Gut ausgestattet mit Winterkleidung, viele Puppe oder Teddy fest im Arm, schauen sie sich um, ängstlich bis neugierig, einige lächeln, winken ganz vorsichtig. Auch der geschäftige Lärm des Flughafens Langenhagen kann nicht kaschieren, dass dies hier kein gewöhnlicher Flug ist, sondern diese Landung die Chance auf einen Neuanfang bedeutet, nach einem in vielen Fällen jahrelangen Exil in Syrien unter meist unerträglichen Bedingungen für die Irakflüchtlinge. Zu der ersten Gruppe der Iraker gehören 31 Familien, bestehend aus 122 Menschen, 35 von ihnen sind Kinder und Jugendliche. Die meisten von ihnen sind Christen. 2500 sollen es bis Jahresende insgesamt werden. Sie werden auf die Bundesländer verteilt, Hamburg wird 63 Flüchtlinge aufnehmen.

Auf einer Brücke harren einige andere Exiliraker schon lange aus, und immer wieder gibt es jetzt plötzlich laute fast übersteigert schrille Rufe - wenn wieder jemand aus dem Flugzeug tritt. Sie haben aus der Ferne Mutter, Vater oder Sohn auf der Gangway erkannt, die bleiben stehen, blinzeln in die grelle Sonne, Tränen fließen.

Schon früh am Morgen ist Hussan Nafea Abdallah in Konstanz aufgebrochen, um seine Mutter, Schwester und eine Tante in Deutschland willkommen zu heißen. Seit drei Wochen weiß er, dass sie mit dem ersten Flugzeug in Hannover eintreffen werden. "Ich habe sie seit über zweieinhalb Jahren nicht gesehen", erzählt er aufgeregt. Terror hat sie aus ihrer Heimatstadt Bagdad vertrieben. "Mein Bruder und mein Vater wurden von Terroristen getötet, das war katastrophal."

Die Mütter, die ihre Kinder Richtung Flughafenbus schubsen, weil sie in beiden Händen Taschen und Tüten halten, werden das Gefühl von Freiheit wohl erst später spüren. Niedersachsens Innenminister Uwe Schünemann (CDU) ist für viele Menschenrechtsgruppen ein rotes Tuch, weil er in Asylfragen stets zu den Hardlinern gehört.
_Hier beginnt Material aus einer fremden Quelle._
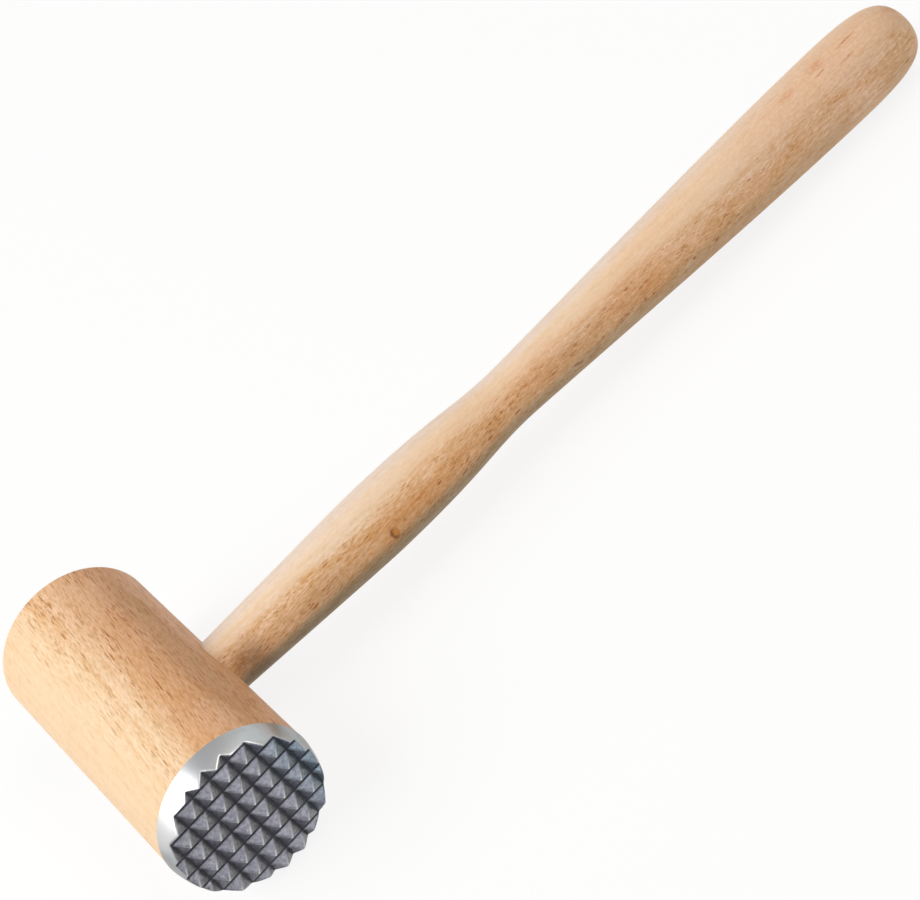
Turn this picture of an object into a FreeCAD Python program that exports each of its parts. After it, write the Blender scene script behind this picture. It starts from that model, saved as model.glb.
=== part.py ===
import FreeCAD, Part
import math
import os

# Wooden meat mallet, lying on a table as it comes to rest. Lengths are in millimetres and angles
# in degrees. While the pieces are made, the head's axis is Y with the toothed end toward -Y, the
# handle's axis is X with the grip toward +X, and the two axes cross at the origin.

# Head block
head_radius = 24.6
block_length = 93.4             # plain face to the line where wood meets metal
handle_from_plain_face = 50.3
plain_edge_radius = 0.6
spigot_edge_chamfer = 0.5

# Toothed cap
cap_height = 8.2                # tooth tips to the line where wood meets metal
cap_proud = 0.15                # the metal stands out this much beyond the wood at that line
inset_at_grooves = 1.0          # the cap's rounded side has come in by this at the groove floors
inset_at_tips = 1.85            # and by this at the tooth tips
tooth_pitch = 6.5
tooth_height = 2.9
tooth_turn = 4.2                # the grid of teeth is turned up this much from the handle
cap_wall = 2.3
cap_roof = 2.5                  # metal under the grooves
tang_radius = 4.0
tang_tip_chamfer = 1.2
ring_radius = 4.6
ring_width = 1.6
ring_pitch = 5.0
wood_between_holes = 11.8       # from the tang's hole to the handle's hole

# Handle, with its places measured from the head's axis
tenon_radius = 9.0
tenon_past_axis = 11.0
tenon_tip_chamfer = 1.0
swell_at = 83.7
swell_radius = 11.1
waist_at = 136.0
waist_radius = 8.7
grip_radius = 12.95
handle_reach = 302.3
grip_to_tip = 27.9              # widest part of the grip to the rounded tip

# How gently the handle's outline leaves one of those places and comes into the next, as a share
# of the stretch between them
neck_to_swell = (0.03, 0.11)
swell_to_waist = (0.64, 0.28)
waist_to_grip = (0.07, 0.32)
end_fullness = (0.84, 0.78)     # of the rounded end, along the handle and across it

# Fits
glue_gap = 0.1                  # between glued round surfaces, on the radius
spigot_gap = 0.2                # between the spigot's end and the bottom of the cap's pocket
hole_spare = 1.0                # left beyond the end of the tenon and of the tang

# Places along the head, measured from the handle's axis
plain_face_y = handle_from_plain_face
joint_y = plain_face_y - block_length
tooth_tip_y = joint_y - cap_height
groove_floor_y = tooth_tip_y + tooth_height
pocket_floor_y = groove_floor_y + cap_roof
handle_hole_radius = tenon_radius + glue_gap
tang_hole_end_y = -handle_hole_radius - wood_between_holes
tang_end_y = tang_hole_end_y - hole_spare

cap_radius = head_radius + cap_proud
pocket_radius = cap_radius - cap_wall
grip_at = handle_reach - grip_to_tip

x_axis = FreeCAD.Vector(1, 0, 0)
y_axis = FreeCAD.Vector(0, 1, 0)
z_axis = FreeCAD.Vector(0, 0, 1)
crossing = FreeCAD.Vector(0, 0, 0)


def point(x, y):
    return FreeCAD.Vector(x, y, 0)


def line(start, end):
    return Part.LineSegment(start, end).toShape()


def polyline(points):
    return [line(start, end) for start, end in zip(points, points[1:])]


def turned(edges, axis):
    """Solid made by turning a closed outline in the XY plane about an axis through the origin."""
    return Part.Face(Part.Wire(edges)).revolve(crossing, axis, 360)


def rod(radius, start, end, axis):
    """Round bar about an axis through the origin, between two places along it."""
    return Part.makeCylinder(radius, end - start, axis * start, axis)


def eased_curve(start, end, eases):
    """Smooth stretch of the handle's outline that is level at both of its ends."""
    span = end.x - start.x
    curve = Part.BezierCurve()
    curve.setPoles([
        start,
        start + x_axis * span * eases[0],
        end - x_axis * span * eases[1],
        end,
    ])
    return curve


def handle_outline():
    """Curves of the handle from the head's surface to the rounded tip."""
    neck = point(head_radius, tenon_radius)
    swell = point(swell_at, swell_radius)
    waist = point(waist_at, waist_radius)
    grip = point(grip_at, grip_radius)
    tip = point(handle_reach, 0)
    end_curve = Part.BezierCurve()
    end_curve.setPoles([
        grip,
        grip + x_axis * (handle_reach - grip_at) * end_fullness[0],
        tip + y_axis * grip_radius * end_fullness[1],
        tip,
    ])
    return [
        eased_curve(neck, swell, neck_to_swell),
        eased_curve(swell, waist, swell_to_waist),
        eased_curve(waist, grip, waist_to_grip),
        end_curve,
    ]


def make_handle():
    """Turned handle with a straight tenon that goes into the head past its axis."""
    tenon_end = -tenon_past_axis
    tenon_outline = polyline([
        point(handle_reach, 0),
        point(tenon_end, 0),
        point(tenon_end, tenon_radius - tenon_tip_chamfer),
        point(tenon_end + tenon_tip_chamfer, tenon_radius),
        point(head_radius, tenon_radius),
    ])
    return turned(tenon_outline + [curve.toShape() for curve in handle_outline()], x_axis)


def make_head_block():
    """Turned block with a plain end, a spigot for the cap and blind holes for handle and tang."""
    spigot_radius = pocket_radius - glue_gap
    spigot_end_y = pocket_floor_y + spigot_gap
    corner = point(head_radius - plain_edge_radius, plain_face_y - plain_edge_radius)
    mid_corner = corner + point(1, 1).normalize() * plain_edge_radius
    edge_start = point(head_radius, corner.y)
    edge_end = point(corner.x, plain_face_y)
    outline = polyline([
        edge_end,
        point(0, plain_face_y),
        point(0, spigot_end_y),
        point(spigot_radius - spigot_edge_chamfer, spigot_end_y),
        point(spigot_radius, spigot_end_y + spigot_edge_chamfer),
        point(spigot_radius, joint_y),
        point(head_radius, joint_y),
        edge_start,
    ])
    outline.append(Part.Arc(edge_start, mid_corner, edge_end).toShape())
    block = turned(outline, y_axis)

    handle_hole = rod(handle_hole_radius, -tenon_past_axis - hole_spare, 2 * head_radius, x_axis)
    tang_hole = rod(ring_radius + glue_gap, tooth_tip_y, tang_hole_end_y, y_axis)
    return block.cut([handle_hole, tang_hole])


def cap_flank():
    """Rounded side of the cap, from the wood to the plane of the tooth tips."""
    start = point(cap_radius, joint_y)
    middle = point(cap_radius - inset_at_grooves, groove_floor_y)
    end = point(cap_radius - inset_at_tips, tooth_tip_y)
    return Part.Arc(start, middle, end).toShape(), start, end


def make_tang():
    """Ringed stem inside the cap that holds in the end of the block."""
    root_y = (groove_floor_y + pocket_floor_y) / 2
    shaft_end_y = tang_end_y - tang_tip_chamfer
    tang = turned(polyline([
        point(0, root_y),
        point(tang_radius, root_y),
        point(tang_radius, shaft_end_y),
        point(tang_radius - tang_tip_chamfer, tang_end_y),
        point(0, tang_end_y),
        point(0, root_y),
    ]), y_axis)
    ring_count = int((shaft_end_y - pocket_floor_y) // ring_pitch)
    for number in range(ring_count):
        thin_end_y = shaft_end_y - number * ring_pitch
        thick_end_y = thin_end_y - ring_width
        ring = turned(polyline([
            point(0, thin_end_y),
            point(tang_radius, thin_end_y),
            point(ring_radius, thick_end_y),
            point(0, thick_end_y),
            point(0, thin_end_y),
        ]), y_axis)
        tang = tang.fuse(ring)
    return tang


def groove(offset):
    """V groove across the end of the cap, beside the head's axis by the offset."""
    over_cut = 2.0
    half_width = tooth_pitch / 2 * (tooth_height + over_cut) / tooth_height
    length = 4 * cap_radius
    start_x = -length / 2
    mouth_y = tooth_tip_y - over_cut
    corners = [
        FreeCAD.Vector(start_x, groove_floor_y, offset),
        FreeCAD.Vector(start_x, mouth_y, offset - half_width),
        FreeCAD.Vector(start_x, mouth_y, offset + half_width),
        FreeCAD.Vector(start_x, groove_floor_y, offset),
    ]
    return Part.Face(Part.Wire(polyline(corners))).extrude(x_axis * length)


def make_toothed_cap():
    """Cast cap whose end is cut by two crossing sets of grooves into rows of pyramids."""
    flank, flank_start, flank_end = cap_flank()
    outline = polyline([
        flank_end,
        point(0, tooth_tip_y),
        point(0, pocket_floor_y),
        point(pocket_radius, pocket_floor_y),
        point(pocket_radius, joint_y),
        flank_start,
    ])
    cap = turned(outline + [flank], y_axis)
    grooves_each_side = math.ceil(cap_radius / tooth_pitch)
    grooves = []
    for number in range(-grooves_each_side, grooves_each_side + 1):
        lengthwise = groove(number * tooth_pitch)
        crosswise = lengthwise.copy()
        crosswise.rotate(crossing, y_axis, 90)
        grooves += [lengthwise, crosswise]
    for cutter in grooves:
        cutter.rotate(crossing, y_axis, -tooth_turn)
    return cap.cut(grooves).fuse(make_tang()).removeSplitter()


def resting_lean():
    """Angle that the handle dips by when the head and the grip both touch the table."""
    points_per_curve = 400
    rounds = 20
    outline = []
    for curve in handle_outline():
        outline += curve.discretize(points_per_curve)
    lean = 0.0
    for attempt in range(rounds):
        touch = max(outline, key=lambda p: p.x * math.sin(lean) + p.y * math.cos(lean))
        lean = math.asin(cap_radius / math.hypot(touch.x, touch.y)) - math.atan2(touch.y, touch.x)
    return math.degrees(lean)


def centre_of_footprint(shapes):
    box = Part.Compound(shapes).optimalBoundingBox(False, False)
    return point((box.XMin + box.XMax) / 2, (box.YMin + box.YMax) / 2)


pieces = {
    "head_block": make_head_block(),
    "handle": make_handle(),
    "toothed_cap": make_toothed_cap(),
}
lean = resting_lean()
for piece in pieces.values():
    piece.rotate(crossing, y_axis, lean)
place = z_axis * cap_radius - centre_of_footprint(list(pieces.values()))

os.makedirs("parts", exist_ok=True)
for name, piece in pieces.items():
    piece.translate(place)
    piece.exportStep(f"parts/{name}.step")
    box = piece.optimalBoundingBox(False, False)
    print(name, piece.isValid(), len(piece.Solids), "solids", round(piece.Volume / 1000, 2), "cm3",
          "x", round(box.XMin, 3), round(box.XMax, 3), "y", round(box.YMin, 3), round(box.YMax, 3),
          "z", round(box.ZMin, 3), round(box.ZMax, 3))
print("lean", round(lean, 4), "head axis at x", round(place.x, 3), "y", round(place.y, 3),
      "z", round(place.z, 3))
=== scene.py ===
import math
from types import SimpleNamespace

import bmesh
import bpy
import numpy as np
from mathutils import Matrix, Vector


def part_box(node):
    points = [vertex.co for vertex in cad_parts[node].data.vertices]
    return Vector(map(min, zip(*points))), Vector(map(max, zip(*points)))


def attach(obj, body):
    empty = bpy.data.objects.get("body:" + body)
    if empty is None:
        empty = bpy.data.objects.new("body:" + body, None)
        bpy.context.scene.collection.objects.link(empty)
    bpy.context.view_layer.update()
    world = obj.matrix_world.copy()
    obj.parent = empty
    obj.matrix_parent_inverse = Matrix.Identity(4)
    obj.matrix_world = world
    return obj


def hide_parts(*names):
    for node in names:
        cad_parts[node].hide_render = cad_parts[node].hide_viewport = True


# Wooden meat mallet lying on a pale floor. Lengths are in metres unless a name ends in _mm, and
# the pieces are made in millimetres in the mallet's own axes: the head's axis is Y with the toothed
# end toward -Y, the handle's axis is X with the grip toward +X, and they cross at the origin.

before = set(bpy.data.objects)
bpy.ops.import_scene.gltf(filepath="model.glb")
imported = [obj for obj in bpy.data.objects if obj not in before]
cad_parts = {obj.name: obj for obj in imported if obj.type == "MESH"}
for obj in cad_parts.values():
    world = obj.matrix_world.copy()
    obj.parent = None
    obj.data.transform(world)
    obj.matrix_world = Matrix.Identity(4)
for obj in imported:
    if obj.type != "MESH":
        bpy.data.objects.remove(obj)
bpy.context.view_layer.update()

MM = 0.001
head_low, head_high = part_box("head_block")
cap_low, cap_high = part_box("toothed_cap")

# Fits
glue_gap_mm = 0.1               # between glued round surfaces, on the radius
spigot_gap_mm = 0.2             # between the spigot's end and the bottom of the cap's pocket
hole_spare_mm = 1.0             # left beyond the end of the cap's stem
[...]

Heute aber ringt er sich zu der Aussage durch, dass auch er davon ausgehe, "dass die Iraker auf Dauer hierbleiben". Tatsächlich sind die Aufenthaltsgenehmigungen der Kriegsflüchtlinge rein formal auf drei Jahre begrenzt. Schünemann steht den 122 Flüchtlingen dann direkt gegenüber, in der kargen Ankunftshalle D, die sich gut abschirmen lässt und die den britischen Streitkräften in Deutschland über Jahre als Absprungbasis für ihren Irakeinsatz diente. Der Innenminister holt tief Luft und heißt die Familien herzlich willkommen: "Für Sie beginnt heute ein neuer Lebensabschnitt." Und auch der parlamentarische Staatssekretär im Bundesinnenministerium, Peter Altmaier (CDU), sagt einen Satz, der kaum gemünzt sein kann auf Menschen mit begrenztem Aufenthaltsrecht: "Wir möchten, dass Sie zu stolzen und glücklichen Einwohnern dieses Landes werden." Damit das gelingt, haben beide Politiker den Flüchtlingen eine Botschaft mitgebracht: "Lernen sie rasch Deutsch."

Kaum zehn Minuten dauert die Begrüßung, dann geht die kleine Völkerwanderung wieder los, hin zu den Bussen und dann ins Grenzdurchgangslager Friedland, wo auch sie die ersten 14 Tage verbringen werden. Schünemann sagte ihnen, dass dieses Lager bereits für Millionen von Menschen das Tor zur Freiheit geworden ist. Das solle auch für die Irakflüchtlinge gelten.